Breaking Free from Oil
The other line of argument is that this is the moment for Canada to shrink its economic dependence on the United States—and break free from oil—once and for all.
“As Europe did in response to Putin’s invasion of Ukraine, we need to rapidly make ourselves less dependent on oil and gas,” Climate Emergency Unit Team Lead Seth Klein wrote on LinkedIn. “Fossil fuels are a poison, not only to the Earth but to democracy, and the more reliant we are on these products, the more it serves the petro-oligarchs and their political servants like Putin and Trump.”
In its acceptance of Trump’s threats, Klein added, “the oil and gas industry is being revealed as treacherous; after wrapping themselves in the Canadian flag for years, turns out they are ready to roll over and become the 51st state on a dime.”
So “now is the time to redouble on renewables, and to be rid of the fossil fuel industry once and for all. If we are about to spend a bunch of public money on tariff bailouts, then unlike during the financial crisis of 2008/09 and the pandemic, can we finally learn our lesson and ensure we are using these public investments to leverage real change?”
In a blog post last week, Social Capital Partners CEO Matthew Mendelsohn presented a vision of what that change might look like.

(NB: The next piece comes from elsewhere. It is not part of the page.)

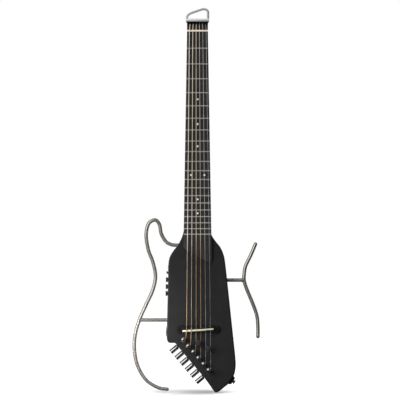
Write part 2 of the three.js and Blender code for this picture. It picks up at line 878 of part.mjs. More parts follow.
// The point inside the bail that a hook holds: the underside of its highest bend.
function hangPoint() {
  const top = bailPath().getSpacedPoints(bailSteps).reduce((a, b) => (b.y > a.y ? b : a));
  return top.setY(top.y - bailRadius);
}

function roundSection(radius) {
  const section = new THREE.Shape();
  section.absarc(0, 0, radius, 0, 2 * Math.PI);
  return section;
}

function makeBail() {
  const rod = new THREE.ExtrudeGeometry(roundSection(bailRadius), {
    steps: bailSteps, extrudePath: bailPath(), curveSegments: tubeSides / 2,
  });
  const spigots = [-1, 1].map((side) => {
    const low = new THREE.Vector3(side * bailHalfSpan, anchorTop - bailSpigotLength, -bailDepth);
    return bar(low, low.clone().setY(anchorTop + bailRadius), bailSpigotRadius, tubeSides);
  });
  add("head_loop", "zinc", joined(rod, ...spigots));
}

// Body

function slanted(geometry) {
  return geometry.applyMatrix4(slantMatrix);
}

function tunerRecess() {
  const inner = -postInset - housingInner - recessMargin;
  const outer = -postInset + housingOuter + housingBossLength + recessMargin;
  const low = tunerFirst - housingWidth / 2 - recessMargin;
  const high = tunerAlong(tunerCount - 1) + housingWidth / 2 + recessMargin;
  const shape = roundedRectangle(inner, outer, low, high, recessCorner);
  return slanted(plate(shape, -bodyThickness - overrun, -topPlate));
}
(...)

“Our playbook so far—some combination of making the case to Americans that they need us and preparing retaliatory trade action—is not enough. It isn’t even for the right game,” he wrote. “We need to start by recognizing that the U.S. is no longer a reliable partner or friend, and begin reorienting our economy accordingly.”
That means embracing a “strategic industrial and economic policy focused on building Canadian wealth, data sovereignty, industrial capacity, scientific and technological excellence, natural resource leadership ,and intellectual property,” he added. “It sucks to be us, but let’s get on with the work of changing the mental maps that shape how we understand our relationship with the U.S.”